Designated in December 2002 under E.O. 13224, PKK/KGK has been involved for more than 20 years in targeting Turkish government security forces, local Turkish officials, and villagers who oppose the KGK in Turkey. Turkish authorities have confirmed or suspect that KGK was also responsible for dozens of bombings since 2004 in western Turkey.

The PKK/KGK leadership authorized certain Iranian-Kurdish PKK/KGK members to create a KGK splinter group that would portray itself as independent from but allied with PKK/KGK. PJAK was created to appeal to Iranian Kurds. KGK formally institutionalized PJAK in 2004 and selected five PKK/KGK members to serve as PJAK leaders, including Hajji Ahmadi, a KGK affiliate who became PJAK's General Secretary. PKK/KGK leaders also selected the members of PJAK's 40-person central committee. Although certain PJAK members objected to the KGK selecting their leaders, the KGK advised that PJAK had no choice.
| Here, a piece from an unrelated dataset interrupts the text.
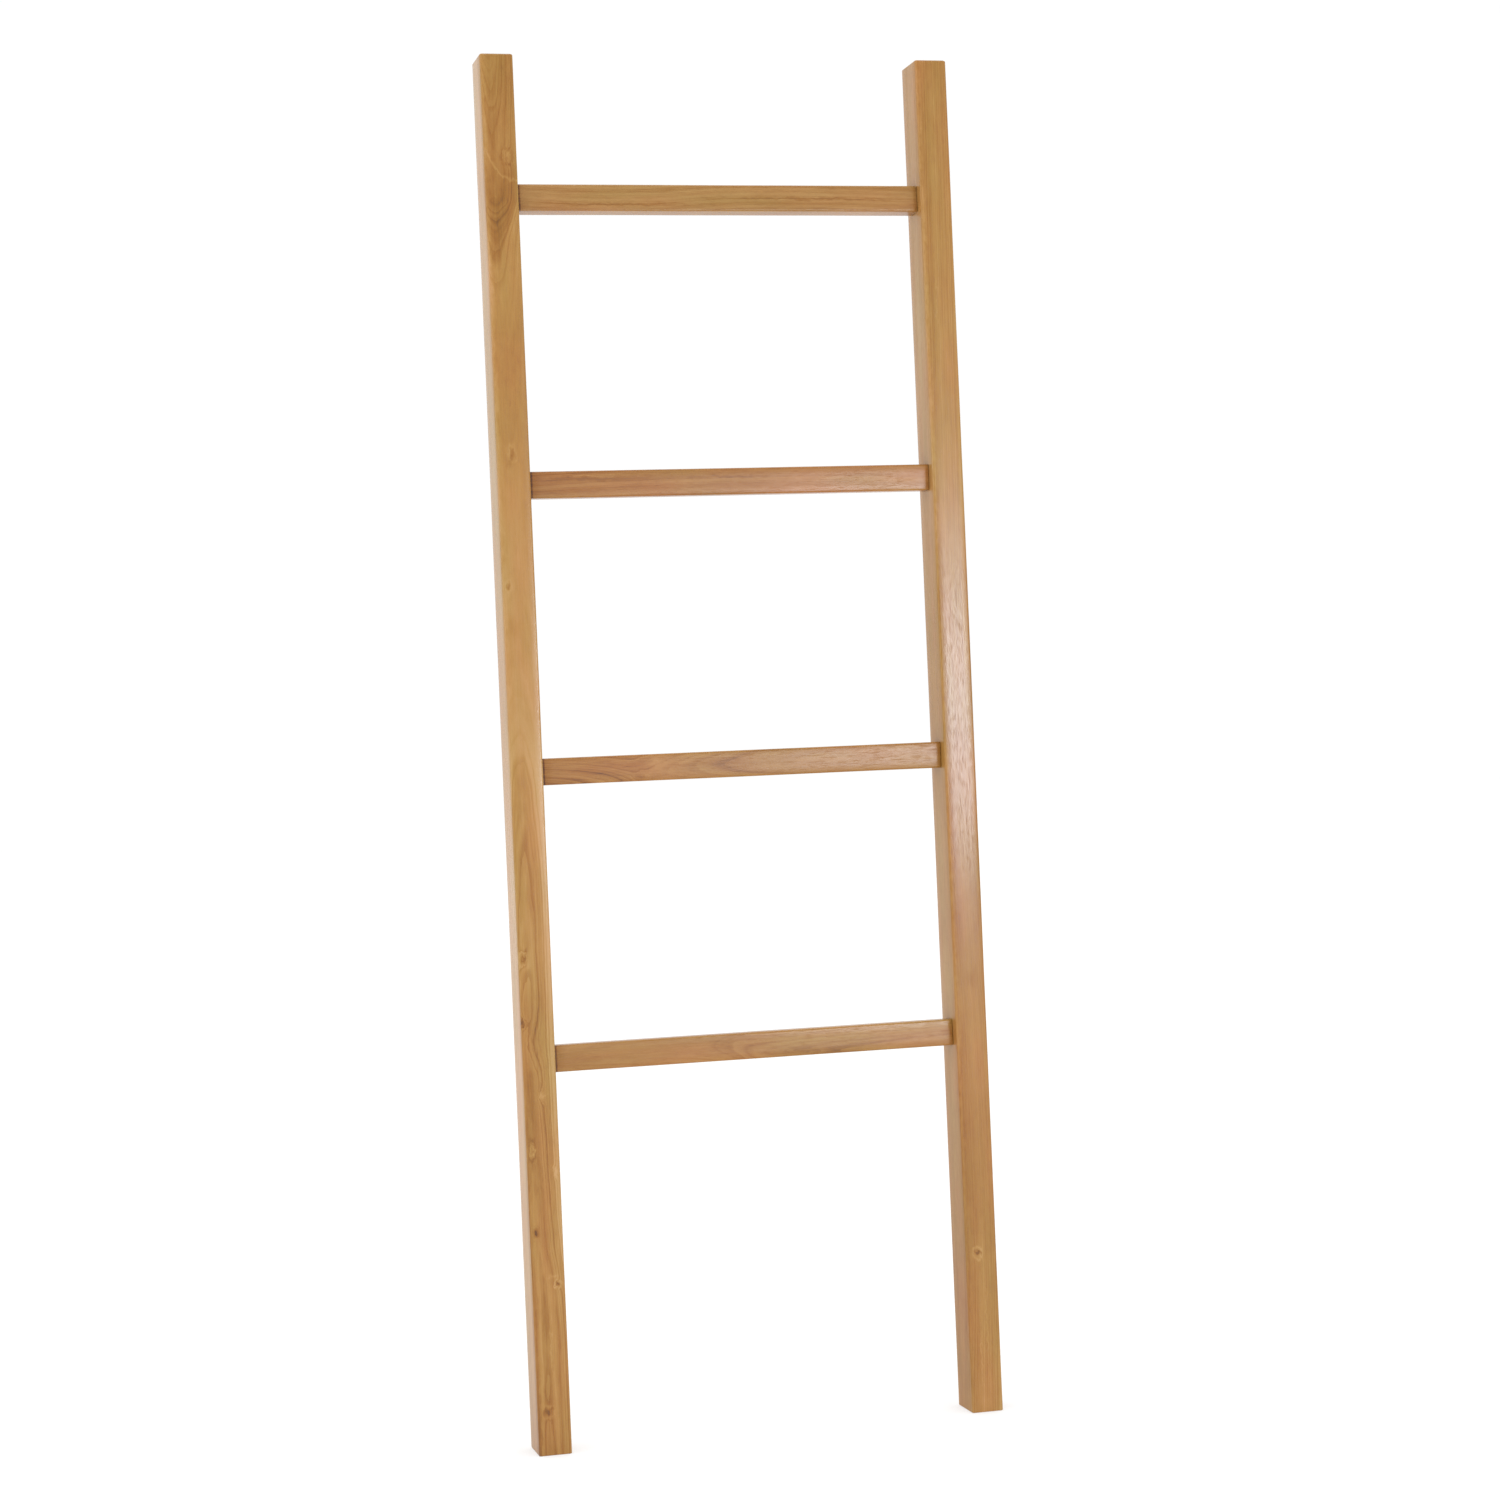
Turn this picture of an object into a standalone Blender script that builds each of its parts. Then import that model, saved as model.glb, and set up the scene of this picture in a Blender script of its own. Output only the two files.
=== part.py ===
"""A leaning quilt ladder in solid hardwood: two square-cut rails, four rungs between them, and the
glue dowels that hold each rung end. Metres, +Z up, upright, front towards -Y. The origin is on the
floor, midway between the rails and midway through their depth.
"""

import math

import bmesh
import bpy
from mathutils import Matrix, Vector

# Overall sizes
LADDER_HEIGHT = 1.500
LADDER_WIDTH = 0.523

# Rails
RAIL_WIDTH = 0.036
RAIL_DEPTH = 0.050
RAIL_EDGE_RADIUS = 0.003
RAIL_TOP_SOFTENING = 0.002
RAIL_FOOT_SOFTENING = 0.001

# Rungs
RUNG_COUNT = 4
RUNG_HEIGHT = 0.029
RUNG_DEPTH = 0.024
RUNG_SETBACK = 0.013
RUNG_EDGE_RADIUS = 0.003
LOWEST_RUNG_HEIGHT = 0.421
TOP_RUNG_DROP = 0.152

# Glue dowels, two to a joint, one above the other
DOWEL_DIAMETER = 0.008
DOWEL_IN_RAIL = 0.020
DOWEL_IN_RUNG = 0.020
DOWEL_SPACING = 0.014
DOWEL_CHAMFER = 0.001
BORE_EXTRA_DEPTH = 0.002

# Clearances
SHOULDER_GAP = 0.0003
GLUE_GAP = 0.0003

EDGE_STEPS = 4
END_STEPS = 2
DOWEL_SIDES = 20

SIDES = {"left": -1, "right": 1}
LEVELS = {"upper": 0.5, "lower": -0.5}
SMOOTH_ANGLE = math.radians(40)


def make_material(name, colour, roughness):
    material = bpy.data.materials.new(name)
    material.use_nodes = True
    shader = material.node_tree.nodes["Principled BSDF"]
    shader.inputs["Base Color"].default_value = (*colour, 1.0)
    shader.inputs["Roughness"].default_value = roughness
    shader.inputs["Metallic"].default_value = 0.0
    return material


def add_object(name, mesh, material, location, parent):
    mesh.materials.append(material)
    piece = bpy.data.objects.new(name, mesh)
    bpy.context.scene.collection.objects.link(piece)
    piece.parent = parent
    piece.location = location
    return piece


def edge_runs_along(edge, axis):
    span = edge.verts[1].co - edge.verts[0].co
    return abs(span[axis]) > 0.99 * span.length


def edges_at(bm, axis, place):
    """The edges that lie in the flat end at this place along an axis."""
    return [
        e
        for e in bm.edges
        if all(math.isclose(v.co[axis], place, abs_tol=1e-6) for v in e.verts)
    ]


def finished_mesh(name, bm):
    mesh = bpy.data.meshes.new(name)
    bm.to_mesh(mesh)
    bm.free()
    mesh.shade_smooth()
    mesh.set_sharp_from_angle(angle=SMOOTH_ANGLE)
    return mesh


def rounded_bar(name, size, edge_radius, long_axis, end_softening=()):
    """A bar centred on its own origin, with its long edges rounded. end_softening gives how far
    the low and the high end's rims are eased, and an empty one leaves both sharp."""
    bm = bmesh.new()
    bmesh.ops.create_cube(bm, size=1.0, matrix=Matrix.Diagonal((*size, 1.0)))
    radius = min(edge_radius, 0.45 * min(size))
    along = [e for e in bm.edges if edge_runs_along(e, long_axis)]
    bmesh.ops.bevel(
        bm, geom=along, offset=radius, segments=EDGE_STEPS, profile=0.5, affect="EDGES"
    )
    for end, softening in zip((-0.5, 0.5), end_softening):
        rims = edges_at(bm, long_axis, end * size[long_axis])
        bmesh.ops.bevel(
            bm, geom=rims, offset=softening, segments=END_STEPS, profile=0.5, affect="EDGES"
        )
    return finished_mesh(name, bm)


def add_rod(bm, radius, length, centre):
    """A sharp-ended round rod lying along X."""
    lying = Matrix.Translation(centre) @ Matrix.Rotation(math.pi / 2, 4, "Y")
    bmesh.ops.create_cone(
        bm,
        cap_ends=True,
        segments=DOWEL_SIDES,
        radius1=radius,
        radius2=radius,
        depth=length,
        matrix=lying,
    )


def dowel_mesh(name, length):
    bm = bmesh.new()
    add_rod(bm, DOWEL_DIAMETER / 2, length, Vector())
    rims = edges_at(bm, 0, -length / 2) + edges_at(bm, 0, length / 2)
    bmesh.ops.bevel(bm, geom=rims, offset=DOWEL_CHAMFER, segments=1, affect="EDGES")
    return finished_mesh(name, bm)


def bore(piece, length, places):
    """Cuts all of a piece's dowel bores at once."""
    bm = bmesh.new()
    for place in places:
        add_rod(bm, DOWEL_DIAMETER / 2 + GLUE_GAP, length, place)
    cutter = bpy.data.objects.new(piece.name + "_bores", finished_mesh(piece.name + "_bores", bm))
    bpy.context.scene.collection.objects.link(cutter)
    cutter.parent = piece.parent
    cutter.hide_render = True
    cutter.display_type = "WIRE"
    cut = piece.modifiers.new("dowel_bores", "BOOLEAN")
    cut.operation = "DIFFERENCE"
    cut.solver = "EXACT"
    cut.object = cutter


def rail_name(side_name):
    return "rail_" + side_name


def rung_name(index):
    return f"rung_{index + 1}"


def rail_centre(side):
    return side * (LADDER_WIDTH - RAIL_WIDTH) / 2


def rung_centre_height(index):
    """The rungs are evenly spaced between the lowest, set from the floor, and the top one, set
    from the top of the rails."""
    span = LADDER_HEIGHT - TOP_RUNG_DROP - LOWEST_RUNG_HEIGHT
    return LOWEST_RUNG_HEIGHT + index * span / (RUNG_COUNT - 1)


def rung_centre_depth():
    return -RAIL_DEPTH / 2 + RUNG_SETBACK + RUNG_DEPTH / 2


def clear_width():
    return LADDER_WIDTH - 2 * RAIL_WIDTH


def rung_length():
    return clear_width() - 2 * SHOULDER_GAP


def dowel_places():
    """Where each dowel's centre lies, as (rung index, side, 'upper' or 'lower', location)."""
    shift = (DOWEL_IN_RAIL - DOWEL_IN_RUNG) / 2
    places = []
    for index in range(RUNG_COUNT):
        for side_name, side in SIDES.items():
            for level_name, level in LEVELS.items():
                across = side * (clear_width() / 2 + shift)
                height = rung_centre_height(index) + level * DOWEL_SPACING
                place = Vector((across, rung_centre_depth(), height))
                places.append((index, side_name, level_name, place))
    return places


def build_rails(parent, material):
    rails = []
    size = (RAIL_WIDTH, RAIL_DEPTH, LADDER_HEIGHT)
    softening = (RAIL_FOOT_SOFTENING, RAIL_TOP_SOFTENING)
    for side_name, side in SIDES.items():
        name = rail_name(side_name)
        mesh = rounded_bar(name, size, RAIL_EDGE_RADIUS, 2, softening)
        location = (rail_centre(side), 0.0, LADDER_HEIGHT / 2)
        rails.append(add_object(name, mesh, material, location, parent))
    return rails


def build_rungs(parent, material):
    rungs = []
    size = (rung_length(), RUNG_DEPTH, RUNG_HEIGHT)
    for index in range(RUNG_COUNT):
        name = rung_name(index)
        mesh = rounded_bar(name, size, RUNG_EDGE_RADIUS, 0)
        location = (0.0, rung_centre_depth(), rung_centre_height(index))
        rungs.append(add_object(name, mesh, material, location, parent))
    return rungs


def build_dowels(parent, material):
    """Makes the dowels, and returns where they sit in each rail and rung, by its name."""
    length = DOWEL_IN_RAIL + DOWEL_IN_RUNG
    seats = {}
    for index, side_name, level_name, place in dowel_places():
        name = f"dowel_{index + 1}_{side_name}_{level_name}"
        add_object(name, dowel_mesh(name, length), material, place, parent)
        seats.setdefault(rail_name(side_name), []).append(place)
        seats.setdefault(rung_name(index), []).append(place)
    return seats


def build_ladder():
    for old in list(bpy.data.objects):
        bpy.data.objects.remove(old, do_unlink=True)
    frame = bpy.data.objects.new("ladder_frame", None)
    bpy.context.scene.collection.objects.link(frame)
    rail_wood = make_material("rail_teak", (0.42, 0.24, 0.11), 0.42)
    rung_wood = make_material("rung_teak", (0.40, 0.22, 0.10), 0.42)
    dowel_wood = make_material("dowel_beech", (0.58, 0.42, 0.26), 0.60)
    pieces = build_rails(frame, rail_wood) + build_rungs(frame, rung_wood)
    seats = build_dowels(frame, dowel_wood)
    bore_length = DOWEL_IN_RAIL + DOWEL_IN_RUNG + 2 * BORE_EXTRA_DEPTH
    for piece in pieces:
        bore(piece, bore_length, seats[piece.name])


build_ladder()
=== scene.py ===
import math

import bmesh
import bpy
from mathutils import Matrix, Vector, noise


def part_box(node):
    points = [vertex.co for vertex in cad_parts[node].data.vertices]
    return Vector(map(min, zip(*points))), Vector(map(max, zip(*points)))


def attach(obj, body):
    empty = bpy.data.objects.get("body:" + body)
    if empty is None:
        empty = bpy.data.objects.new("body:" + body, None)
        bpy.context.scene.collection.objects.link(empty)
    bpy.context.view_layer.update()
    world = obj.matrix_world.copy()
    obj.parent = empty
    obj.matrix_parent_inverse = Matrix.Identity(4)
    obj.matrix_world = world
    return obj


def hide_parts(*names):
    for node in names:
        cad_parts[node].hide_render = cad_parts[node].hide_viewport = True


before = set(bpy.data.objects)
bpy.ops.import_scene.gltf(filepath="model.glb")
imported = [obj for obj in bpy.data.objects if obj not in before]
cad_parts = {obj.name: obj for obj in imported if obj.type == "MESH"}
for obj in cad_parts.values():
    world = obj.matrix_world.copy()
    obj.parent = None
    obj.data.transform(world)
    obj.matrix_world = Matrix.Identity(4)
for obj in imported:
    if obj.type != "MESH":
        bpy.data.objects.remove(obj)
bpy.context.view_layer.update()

print("frame loaded:", len(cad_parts), "nodes")

mm = 0.001


def put(tree, kind, inputs=None, **settings):
    # adds a shader node, and links or sets each input
    node = tree.nodes.new("ShaderNode" + kind)
    for key, value in settings.items():
        setattr(node, key, value)
    for key, value in (inputs or {}).items():
        if isinstance(value, bpy.types.NodeSocket):
            tree.links.new(value, node.inputs[key])
        else:
            node.inputs[key].default_value = value
    return node


def calc(tree, how, first, second=0.0, third=0.0, clamp=False):
    node = put(tree, "Math", {0: first, 1: second, 2: third}, operation=how, use_clamp=clamp)
    return node.outputs[0]


def times(tree, first, second):
    return calc(tree, "MULTIPLY", first, second)


def addUp(tree, values):
    total = values[0]
    for value in values[1:]:
        total = calc(tree, "ADD", total, value)
    return total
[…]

As of April 2008, PKK/KGK leadership controlled PJAK and allocated personnel to the group. Separately, PJAK members have carried out their activities in accordance with orders received from PKK/KGK senior leaders. In one instance, PJAK's armed wing, the East Kurdistan Defense Forces, had been acting independently in Iran. KGK senior leaders immediately intervened, however, and recalled the responsible PJAK officials to northern Iraq.